Government bond markets posted a broadly firmer tone last week, led by the U.S. Treasury curve, where yields fell modestly across maturities. The 2-year and 5-year declined by 2bp each, while the 10-year and 30-year both fell 5bp, to 4.01% and 4.66% respectively. Real yields eased slightly, with the 10-year TIPS rate down 3bp, and breakevens softened by 2bp, signalling marginally weaker inflation compensation. This backdrop supported Treasury ETFs, where performance increased steadily along the curve (from +0.06% in the 1–3y segment to +0.79% in 20y+ exposures).
In Europe, moves were mixed but generally skewed lower at the long end. Bund yields were little changed, with the 10-year down 1bp. French, Italian, Spanish, Portuguese and Irish 10-year yields all compressed between 3–6bp, reflecting a mild risk-on shift and supportive technicals. Correspondingly, EUR government bond ETFs recorded modest gains: +0.15% in the 3–7y bucket, +0.64% in the 10–15y segment and +0.28% for the broad EUR aggregate index. Inflation-linked EUR bonds also advanced (+0.22%).
Elsewhere, UK Gilts outperformed with a notable 11bp rally in the 10-year to 4.44%, while Swiss yields moved slightly higher. Japanese yields extended their upward trend, with the 10y JGP yield up +3bp to 1.81%.
Emerging market
Emerging market (EM) Sovereign and corporate USD bonds gained again last week, supported by tighter credit spreads and a modest decline in U.S. Treasury yields. Ukrainian bonds jumped on renewed peace talks with Russia. Strength was broad-based across EM sovereigns, led by Ivory Coast, Nigeria, Egypt, Turkiye and Mexico.

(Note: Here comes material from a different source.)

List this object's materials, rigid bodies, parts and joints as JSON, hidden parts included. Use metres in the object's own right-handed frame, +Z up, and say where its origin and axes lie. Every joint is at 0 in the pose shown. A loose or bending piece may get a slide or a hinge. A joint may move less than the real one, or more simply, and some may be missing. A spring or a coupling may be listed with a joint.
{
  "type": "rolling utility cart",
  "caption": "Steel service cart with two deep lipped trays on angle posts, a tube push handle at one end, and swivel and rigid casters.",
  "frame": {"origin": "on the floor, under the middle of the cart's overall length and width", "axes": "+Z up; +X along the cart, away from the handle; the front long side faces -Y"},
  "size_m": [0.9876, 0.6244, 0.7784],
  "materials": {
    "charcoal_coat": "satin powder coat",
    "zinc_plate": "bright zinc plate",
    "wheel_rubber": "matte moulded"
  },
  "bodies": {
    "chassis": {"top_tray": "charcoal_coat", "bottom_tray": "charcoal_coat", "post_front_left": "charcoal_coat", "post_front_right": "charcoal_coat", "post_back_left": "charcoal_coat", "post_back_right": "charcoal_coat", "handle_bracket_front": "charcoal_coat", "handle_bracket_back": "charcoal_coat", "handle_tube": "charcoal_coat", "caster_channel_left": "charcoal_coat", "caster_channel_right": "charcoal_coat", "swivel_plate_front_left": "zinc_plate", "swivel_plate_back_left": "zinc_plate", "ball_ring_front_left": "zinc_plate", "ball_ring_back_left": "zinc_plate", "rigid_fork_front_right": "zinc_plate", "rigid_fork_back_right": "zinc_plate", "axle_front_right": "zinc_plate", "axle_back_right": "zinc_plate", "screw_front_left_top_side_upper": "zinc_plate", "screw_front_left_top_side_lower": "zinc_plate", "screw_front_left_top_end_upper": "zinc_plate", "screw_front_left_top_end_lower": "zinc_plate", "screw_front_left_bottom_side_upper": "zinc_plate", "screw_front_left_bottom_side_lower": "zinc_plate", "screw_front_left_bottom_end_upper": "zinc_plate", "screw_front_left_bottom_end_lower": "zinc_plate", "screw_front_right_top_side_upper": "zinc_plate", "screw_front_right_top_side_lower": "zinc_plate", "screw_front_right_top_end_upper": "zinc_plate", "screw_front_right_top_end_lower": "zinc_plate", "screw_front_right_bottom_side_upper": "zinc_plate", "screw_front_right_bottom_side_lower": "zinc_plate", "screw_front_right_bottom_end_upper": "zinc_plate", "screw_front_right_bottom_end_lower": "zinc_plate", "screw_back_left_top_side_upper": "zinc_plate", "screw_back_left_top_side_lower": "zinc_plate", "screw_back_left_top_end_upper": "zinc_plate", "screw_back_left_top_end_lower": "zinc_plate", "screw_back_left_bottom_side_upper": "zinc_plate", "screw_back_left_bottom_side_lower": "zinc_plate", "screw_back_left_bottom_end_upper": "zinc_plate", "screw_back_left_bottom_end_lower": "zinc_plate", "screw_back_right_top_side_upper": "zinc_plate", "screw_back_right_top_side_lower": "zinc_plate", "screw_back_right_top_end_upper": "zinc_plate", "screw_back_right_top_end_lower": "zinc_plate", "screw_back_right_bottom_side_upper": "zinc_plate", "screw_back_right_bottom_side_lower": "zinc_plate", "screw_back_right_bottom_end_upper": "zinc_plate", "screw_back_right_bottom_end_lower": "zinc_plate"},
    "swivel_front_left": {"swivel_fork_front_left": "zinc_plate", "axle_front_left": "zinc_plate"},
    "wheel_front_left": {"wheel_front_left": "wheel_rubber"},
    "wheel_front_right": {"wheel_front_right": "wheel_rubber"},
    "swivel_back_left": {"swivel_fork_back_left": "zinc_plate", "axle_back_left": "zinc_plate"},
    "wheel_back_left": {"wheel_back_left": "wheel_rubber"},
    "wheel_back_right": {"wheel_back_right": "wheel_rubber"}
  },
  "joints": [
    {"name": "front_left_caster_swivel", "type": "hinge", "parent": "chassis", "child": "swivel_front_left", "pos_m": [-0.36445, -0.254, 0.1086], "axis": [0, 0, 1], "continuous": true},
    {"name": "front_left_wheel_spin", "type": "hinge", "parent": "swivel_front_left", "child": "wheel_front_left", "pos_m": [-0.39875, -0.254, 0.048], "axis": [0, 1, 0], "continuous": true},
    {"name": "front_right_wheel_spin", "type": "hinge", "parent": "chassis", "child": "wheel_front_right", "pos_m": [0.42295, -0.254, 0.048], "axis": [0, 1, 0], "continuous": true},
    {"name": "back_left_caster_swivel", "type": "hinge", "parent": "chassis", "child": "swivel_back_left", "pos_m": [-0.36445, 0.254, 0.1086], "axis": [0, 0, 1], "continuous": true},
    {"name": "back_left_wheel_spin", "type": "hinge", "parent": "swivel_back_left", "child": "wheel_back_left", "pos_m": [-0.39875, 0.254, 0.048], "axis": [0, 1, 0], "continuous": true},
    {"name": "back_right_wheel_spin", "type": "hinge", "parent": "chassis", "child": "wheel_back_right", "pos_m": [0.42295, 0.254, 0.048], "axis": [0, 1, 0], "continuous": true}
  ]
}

Global EM debt funds continued to see inflows this year, after three consecutive years of outflows.
In Brazil, the October 2026 election cycle is taking shape. Lula retains a polling lead, bolstered by recent U.S. tariff developments. Washington briefly imposed 50% duties on selected Brazilian goods, reportedly tied to pressure over Bolsonaro’s release, before rolling back most agricultural tariffs on coffee, beef, cocoa, and fruit ahead of Thanksgiving. Combined with Lula’s firm stance toward Trump, the reversal lifted his public support. He enters the Presidential race with an advantage, though balancing growth, inflation, and fiscal consolidation remains critical. Softer inflation can potentially allow a cumulative 300 basis point SELIC policy rate cut (from 15% to 12%), supporting the economy.
In China, property-sector risks persist. Even Vanke—partially owned by Shenzhen Metro—has sought bondholder consent to delay repayment on an onshore bond. Housing data continue to deteriorate, with price declines across both upper- and lower-tier cities, and banks reportedly listing more foreclosed properties. The likelihood of another policy-easing round is rising.

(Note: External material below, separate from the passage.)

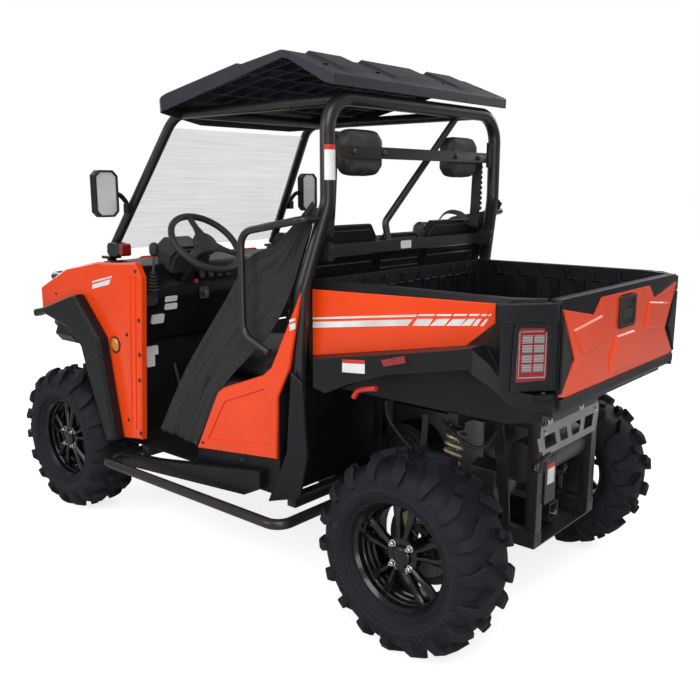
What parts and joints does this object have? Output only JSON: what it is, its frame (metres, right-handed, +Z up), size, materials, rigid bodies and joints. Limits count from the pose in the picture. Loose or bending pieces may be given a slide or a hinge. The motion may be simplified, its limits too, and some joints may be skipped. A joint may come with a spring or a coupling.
{
  "type": "side by side utility vehicle",
  "caption": "Side by side utility vehicle with a bench seat under a caged roof, a tipping cargo bed with a drop tailgate, and a tube bumper.",
  "frame": {"origin": "centre of the bounding box on the ground the tyres stand on", "axes": "+Z up, +Y toward the rear of the vehicle, +X toward the driver's left side"},
  "size_m": [1.4378, 2.83, 1.915],
  "materials": {
    "orange_panel": "satin",
    "black_plastic": "textured",
    "roof_plastic": "textured",
    "frame_paint": "satin",
    "tyre_rubber": "matt",
    "rim_alloy": "gloss black",
    "cushion_cover": "grained",
    "clear_screen": "clear",
    "bare_metal": "cast",
    "steel_plate": "brushed",
    "spring_steel": "gloss",
    "red_lens": "clear",
    "grip_plastic": "soft"
  },
  "bodies": {
    "vehicle": {"front_arms": "frame_paint", "rear_arms": "frame_paint", "shocks": "spring_steel", "chassis": "frame_paint", "deck_frame": "frame_paint", "rear_hoop": "frame_paint", "front_pillars": "frame_paint", "windscreen_bar": "frame_paint", "headrest_bar": "frame_paint", "headrests": "cushion_cover", "roof": "roof_plastic", "windshield": "clear_screen", "floor_pan": "black_plastic", "seat_box": "black_plastic", "dashboard": "black_plastic", "steering_column": "frame_paint", "seat_cushions": "cushion_cover", "seat_backs": "cushion_cover", "hood": "orange_panel", "front_fenders": "orange_panel", "front_flares": "black_plastic", "front_fascia": "black_plastic", "seat_side_panels": "orange_panel", "rear_side_panels": "black_plastic", "sills": "black_plastic", "step_bars": "frame_paint", "front_bumper": "frame_paint", "side_hoops": "frame_paint", "mirrors": "black_plastic", "engine": "bare_metal", "drive_case": "black_plastic", "muffler": "bare_metal", "hitch_receiver": "frame_paint", "guard_plate": "steel_plate"},
    "knuckle_left": {"knuckle_left": "bare_metal"},
    "knuckle_right": {"knuckle_right": "bare_metal"},
    "front_wheel_left": {"front_tyre_left": "tyre_rubber", "front_rim_left": "rim_alloy"},
    "front_wheel_right": {"front_tyre_right": "tyre_rubber", "front_rim_right": "rim_alloy"},
    "rear_wheel_left": {"rear_tyre_left": "tyre_rubber", "rear_rim_left": "rim_alloy"},
    "rear_wheel_right": {"rear_tyre_right": "tyre_rubber", "rear_rim_right": "rim_alloy"},
    "steering": {"steering_wheel": "grip_plastic"},
    "load_bed": {"bed_tub": "black_plastic", "bed_skins": "orange_panel", "rear_fenders": "black_plastic", "tail_lamps": "red_lens"},
    "gate": {"tailgate": "black_plastic", "tailgate_skin": "orange_panel"}
  },
  "joints": [
    {"name": "steer_left", "type": "hinge", "parent": "vehicle", "child": "knuckle_left", "pos_m": [0.478, -0.921, 0.33], "axis": [0, 0, 1], "range_deg": [-30, 30]},
    {"name": "steer_right", "type": "hinge", "parent": "vehicle", "child": "knuckle_right", "pos_m": [-0.478, -0.921, 0.33], "axis": [0, 0, 1], "range_deg": [-30, 30]},
    {"name": "steering_turn", "type": "hinge", "parent": "vehicle", "child": "steering", "pos_m": [0.29, -0.303, 1.231], "axis": [0, 0.6947, 0.7193], "range_deg": [-270, 270]},
    {"name": "front_spin_left", "type": "hinge", "parent": "knuckle_left", "child": "front_wheel_left", "pos_m": [0.56, -0.921, 0.33], "axis": [1, 0, 0], "continuous": true},
    {"name": "front_spin_right", "type": "hinge", "parent": "knuckle_right", "child": "front_wheel_right", "pos_m": [-0.56, -0.921, 0.33], "axis": [1, 0, 0], "continuous": true},
    {"name": "rear_spin_left", "type": "hinge", "parent": "vehicle", "child": "rear_wheel_left", "pos_m": [0.55, 0.985, 0.33], "axis": [1, 0, 0], "continuous": true},
    {"name": "rear_spin_right", "type": "hinge", "parent": "vehicle", "child": "rear_wheel_right", "pos_m": [-0.55, 0.985, 0.33], "axis": [1, 0, 0], "continuous": true},
    {"name": "bed_tilt", "type": "hinge", "parent": "vehicle", "child": "load_bed", "pos_m": [0, 1.195, 0.76], "axis": [-1, 0, 0], "range_deg": [0, 45]},
    {"name": "tailgate_drop", "type": "hinge", "parent": "load_bed", "child": "gate", "pos_m": [0, 1.386, 0.843], "axis": [-1, 0, 0], "range_deg": [0, 90]}
  ],
  "couplings": [
    {"joint": "steer_right", "follows": "steer_left", "ratio": 1},
    {"joint": "steering_turn", "follows": "steer_left", "ratio": 9}
  ]
}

Performance was positive across the board: EM hard-currency debt advanced (iShares EM Sovereign USD Bond ETF +0.6%), local-currency bonds outperformed (J.P. Morgan EM Local Currency ETF +1.1%), EM corporates gained +0.3%, while Asian high yield was flat.

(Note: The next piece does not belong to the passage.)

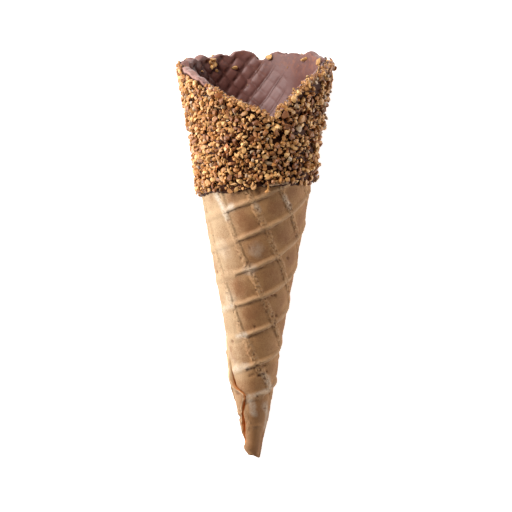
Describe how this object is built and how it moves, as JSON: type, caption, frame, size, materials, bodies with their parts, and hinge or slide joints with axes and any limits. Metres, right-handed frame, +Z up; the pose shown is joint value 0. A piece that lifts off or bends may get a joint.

EM corporates enter 2026 on solid ground, supported by healthy credit fundamentals, modest capex needs, manageable maturities, and steady access to local funding. EM GDP growth is expected to remain resilient with a moderate acceleration in 2026, strong in the Middle East and Africa, but softer across Latin America and Eastern Europe. Against this favourable backdrop, net financing needs should remain low, a supporting anchor for EM credit performance.